Project Overview
- This was a project started during my internship at IBM Almaden Research Center, which I continued working on while I went back to grad school to wrap up my graduation
- The purpose of this project was to generate domain specific semantics labelled data for ESSP to use to work on finance domain and compliance (legal contracts) domain, which was addressing the needs of some of our biggest clients
- This involved working with domain experts - investors / accountants and paralegals to help with the labeling
- I individually took care of the hiring, labeling budgeting and explanation of the labeling task to the experts, along with random batch reviews of the labeled task with them
- I developed a slack like application using ElectronJS within a week, which was new to me to make it easier for the labelers to select tokens and label them using button clicks
- The final product after quality checks by me and my colleagues was open sourced as FinProp and ConProp as part of IBM's Data Exchange Programme
- In addition to providing domain knowledge to the Watson OneNLP library, this work provides anyone in the tech community access to domain specific NLP and Computation Linguistics abilities
Skills
Computation Linguistics and the years of effort behind NLP systems
This is when I started learning in depth about the constituents of our everyday language and how each one of them comes together to provide such rich meaning. This also brought into perspective how intelligent and knowledgeable our NLP systems must be to keep up with the beautifully complex human language. I got to learn about proposition banks, verbnet, framenet, CoNLL tasks, verb roles, arguments surrounding them and many more.
Working with domain experts
This was my first time working with domain experts and acting as the bridge between their knowledge and enabling it's technicalization into an NLP task dataset. This was a very satisfying project that allowed me along with others to contribute one more small part to the progress of NLP and ML community as a whole.

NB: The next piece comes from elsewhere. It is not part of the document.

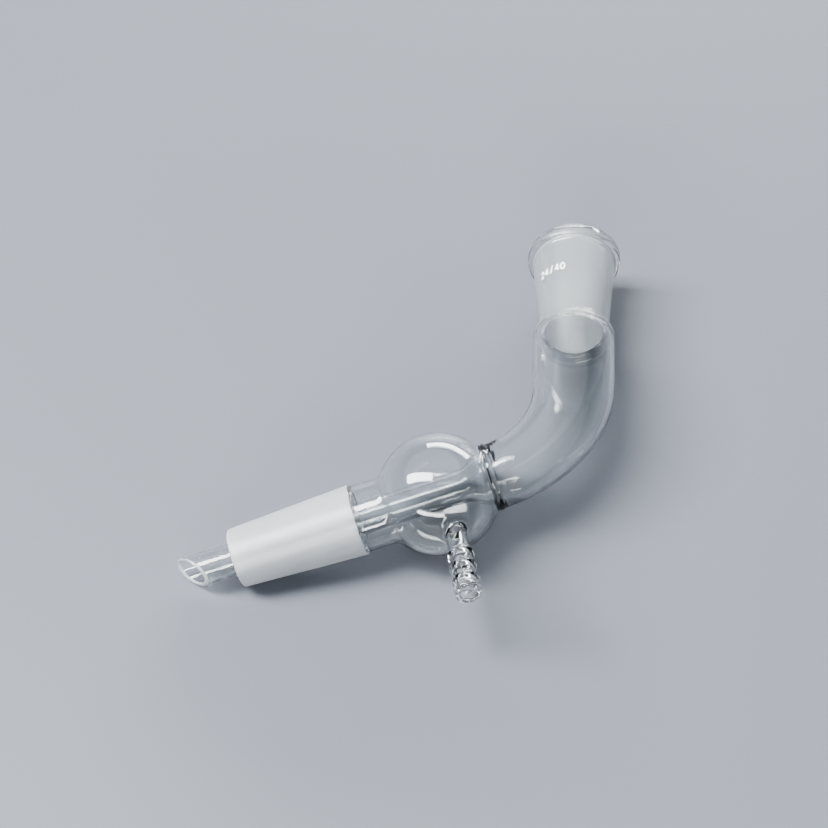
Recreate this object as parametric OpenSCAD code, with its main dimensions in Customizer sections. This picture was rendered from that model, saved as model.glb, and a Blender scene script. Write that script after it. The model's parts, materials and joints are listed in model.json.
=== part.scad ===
// Vacuum take-off adapter: one piece of fused borosilicate glass, lying on a bench.
//
// It joins a condenser to a receiving flask.  The socket at the top takes a 24/40 ground
// cone.  A wide tube bends down from it to a ring seal, where a narrow drip tube is fused
// inside a blown bulb.  The drip tube runs on through the bulb and out of the ground cone
// at the bottom, and its end is cut on the slant.  The bulb carries a ridged hose
// connection, which draws air off through the gap round the drip tube.
//
// The glass is built along its own lines first: X runs up the axis of the ground cone
// from the wide end of the cone, and the bend turns towards +Y.  It is then laid down
// on the three points that it rests on: the bulb, the small end of the cone and the rim
// bead.  The bench is Z = 0, the origin is the middle of the outline on the bench, and
// the socket's axis points along +Y seen from above.

/* [Ground joints] */
// diameter at the wide end of both ground joints
joint_wide_d = 24; // [22:0.5:30]
// diameter at the narrow end of both ground joints
joint_narrow_d = 20; // [17.5:0.5:21]
// ground length of the socket, from the rim
socket_ground_len = 40; // [32:1:50]
// ground length of the cone
cone_ground_len = 43; // [34:1:52]
// wall of the ground cone at its narrow end
cone_wall = 2.2; // [1.4:0.1:2.6]
// wall of the socket at its narrow end
socket_wall = 2.0; // [1.5:0.1:2.6]
// wall of the socket just under the bead
socket_rim_wall = 2.7; // [2:0.1:3.4]
// outside diameter of the rim bead
bead_d = 33.2; // [31:0.2:38]
// height of the rim bead
bead_h = 6; // [4.6:0.2:8]

/* [Tube] */
// angle that the tube turns through
bend_angle = 75; // [60:1:90]
// radius of the bend, at the middle of the tube
bend_r = 36.5; // [30:0.5:46]
// outside diameter of the tube at the ring seal
tube_seal_d = 22; // [20:0.5:24]
// outside diameter of the tube below the socket
tube_d = 28.4; // [26:0.2:31]
// straight length of tube between the bend and the shoulder
tube_straight_len = 22.5; // [12:0.5:36]
// wall of the tube
tube_wall = 1.6; // [1.2:0.1:2.2]

/* [Bulb] */
// outside diameter of the blown bulb
bulb_d = 40.8; // [36:0.4:48]
// distance from the wide end of the cone to the middle of the bulb
bulb_x = 27.4; // [26:0.2:34]
// distance from the wide end of the cone to the ring seal
seal_x = 46; // [44:0.5:54]
// wall of the bulb
bulb_wall = 1.5; // [1.1:0.1:2.2]
// outside diameter of the neck between cone and bulb
neck_d = 22.6; // [21:0.2:24]
// radius of the hollow curve where the neck meets the bulb
neck_fillet = 4; // [2:0.5:7]
// radius of the hollow curve where the bulb meets the ring seal
seal_fillet = 2.6; // [1.6:0.2:4]
// half the thickness of the raised line round the ring seal
seal_ridge = 0.8; // [0.5:0.1:1.2]

/* [Drip tube] */
// outside diameter of the drip tube
drip_d = 11; // [9:0.2:12.4]
// wall of the drip tube
drip_wall = 1.2; // [0.8:0.1:1.6]
// how far the middle of the slanted end stands out of the cone
drip_len = 15.4; // [9:0.2:28]
// angle of the slanted end to the axis
drip_cut = 48; // [35:1:80]
// turn of the slanted end about the axis
drip_turn = -16; // [-90:1:90]
// length over which the tube opens out to the ring seal
funnel_len = 10.5; // [8:0.5:13]

/* [Hose connection] */
// distance from the bulb's middle to the hose connection, along the cone's axis
hose_shift = 3.2; // [0:0.2:5]
// distance from the cone's axis to the end of the hose connection
hose_reach = 50; // [44:1:60]
// turn of the hose connection out of the plane of the bend
hose_turn = 10; // [-20:1:30]
// lean of the hose connection along the cone's axis
hose_lean = -2; // [-8:1:8]
// diameter over the ridges
hose_ridge_d = 8.8; // [7.6:0.2:11]
// diameter between the ridges
hose_root_d = 7; // [6.4:0.2:8.4]
// bore of the hose connection
hose_bore_d = 4.6; // [3:0.2:5]
// distance from one ridge to the next
hose_pitch = 6; // [4.6:0.2:6.6]

/* [Hidden] */
$fn = 128;
glass_colour = [0.86, 0.92, 0.94];

// radii of the ground joints, and how far each is from the other end of the axis
wide_r = joint_wide_d / 2;
narrow_r = joint_narrow_d / 2;
cone_bore_r = narrow_r - cone_wall;
end_round = 0.7;

// tube and neck
tube_r = tube_d / 2;
seal_r = tube_seal_d / 2;
neck_r = neck_d / 2;
neck_bore_r = neck_r - tube_wall;
bulb_r = bulb_d / 2;
bulb_bore_r = bulb_r - bulb_wall;
// inside of the jacket just before the seal
jacket_end_r = seal_r - bulb_wall;

// drip tube: the slanted end, and the funnel that opens out to the seal
drip_r = drip_d / 2;
drip_bore_r = drip_r - drip_wall;
cut_slope = 1 / tan(drip_cut);
drip_end_x = -cone_ground_len - drip_len;
funnel_x = seal_x - funnel_len;
// radius of the funnel's mouth at the seal, where both walls run together
throat_r = seal_r - tube_wall - drip_wall;
// the jacket space stops short of the seal by the thickness of the fused ring
seal_gap = 0.8;
// length past the seal over which the doubled wall thins out again
thin_len = 8;

// the bend widens along its way, in short even lengths
bend_steps = 25;
step_angle = bend_angle / bend_steps;
// each length runs on a little into the next, wider one
lap = 0.4;
taper_len = 0.8 * (bend_r * bend_angle * PI / 180 + tube_straight_len);

// shoulder between tube and socket
shoulder_r = 3;
shoulder_h = sqrt(max(0, pow(shoulder_r, 2) - pow(narrow_r + socket_wall - (tube_r - shoulder_r), 2)));
bore_round = min(shoulder_r, tube_r - tube_wall - narrow_r + 0.6);
bead_round = bead_h / 3;
bead_ring_r = bead_d / 2 - bead_round;
socket_len = socket_ground_len + 1.2;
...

Hiring, budgeting, planning and supervising
This was the first time I was given the responsibility of hiring domain experts within a fixed budget and oversee the process end-to-end including training the labellers on the process and performing quality reviews. With the ues of occassional advice from seniors, I was able to execute this whole process end to end within 4 months, two months out of which I was also doing grad school on the side. This process helped me develop a lot of important soft skills.